Among the many stipulations in the budget proposal, the House bill would slash the Treasury Department's budget by $1.2 billion, subject the Consumer Financial Protection Bureau to Congressional appropriations, cut the budget for community development financial institutions and anti-money laundering rules, and crack down on the Securities and Exchange Commission's enforcement powers. 

That Congressional Republicans want these things is not surprising — many of those provisions have been sought before in various forms — and in a negotiation it is common to start by asking for everything you can possibly want with the expectation that most of what you ask Santa for won't be under the tree on Christmas Day. 

But by including all of these provisions in the budget proposal, Republicans raise the possibility that one or more of these big-ticket items will end up being the axis on which these negotiations turn — and that one of those provisions will be traded off to protect another. Perhaps Republicans will come to accept that the administration will not agree to subject CFPB to appropriations — but will the administration agree to, say, cut the CDFI fund as a concession? 

I don't know the answer to that question — nobody does — and something as sprawling as a budget bill leaves its own infinities of possibility on what might ultimately make the cut and what won't. But the fact that these issues and programs are on the block means that there is a distinct possibility that one or more of them could make their way into law. Take for example the 2017 budget reconciliation package that opened the Arctic National Wildlife Reserve in Alaska to oil drilling — that's a similarly intractable issue that made its way into law through a very similar route, albeit under very different political circumstances.

The political circumstances under which this current round of budget negotiations are taking place, meanwhile, are notable for being highly unpredictable. Conventional wisdom would hold that a party that holds a five-seat majority in one chamber of Congress would be in a relatively weak negotiating position and might set its sights on some low-hanging fruit and move on. Alternatively, both sides might calcify their positions and let the government shut down, only to eventually relent and pass something relatively conventional a week or a month later.  

But this is the YOLO Congress, and the Republican party seems intent on extracting major concessions from the Biden administration, so much so that they threw out their last speaker for being too conciliatory and elected a new one who would tow a harder line. That gives Speaker Mike Johnson a lot of incentive to hold out for something big, and that big thing could be a provision that has major implications for the administration's financial regulatory agenda. 
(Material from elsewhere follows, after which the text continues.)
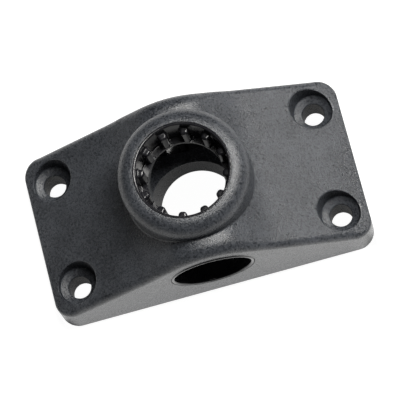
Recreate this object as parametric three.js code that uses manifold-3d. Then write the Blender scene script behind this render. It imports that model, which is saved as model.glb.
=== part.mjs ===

Again, none of this means that the CFPB's funding structure or the SEC's enforcement powers will definitely be the focal point of these negotiations. There are many more avenues for the government to end up being funded without affecting financial regulation at all. But it does mean that they are sufficiently important to the Republican leadership that they are among the items they want to negotiate over in this budget go-round. And this time, nobody really knows how it's going to end.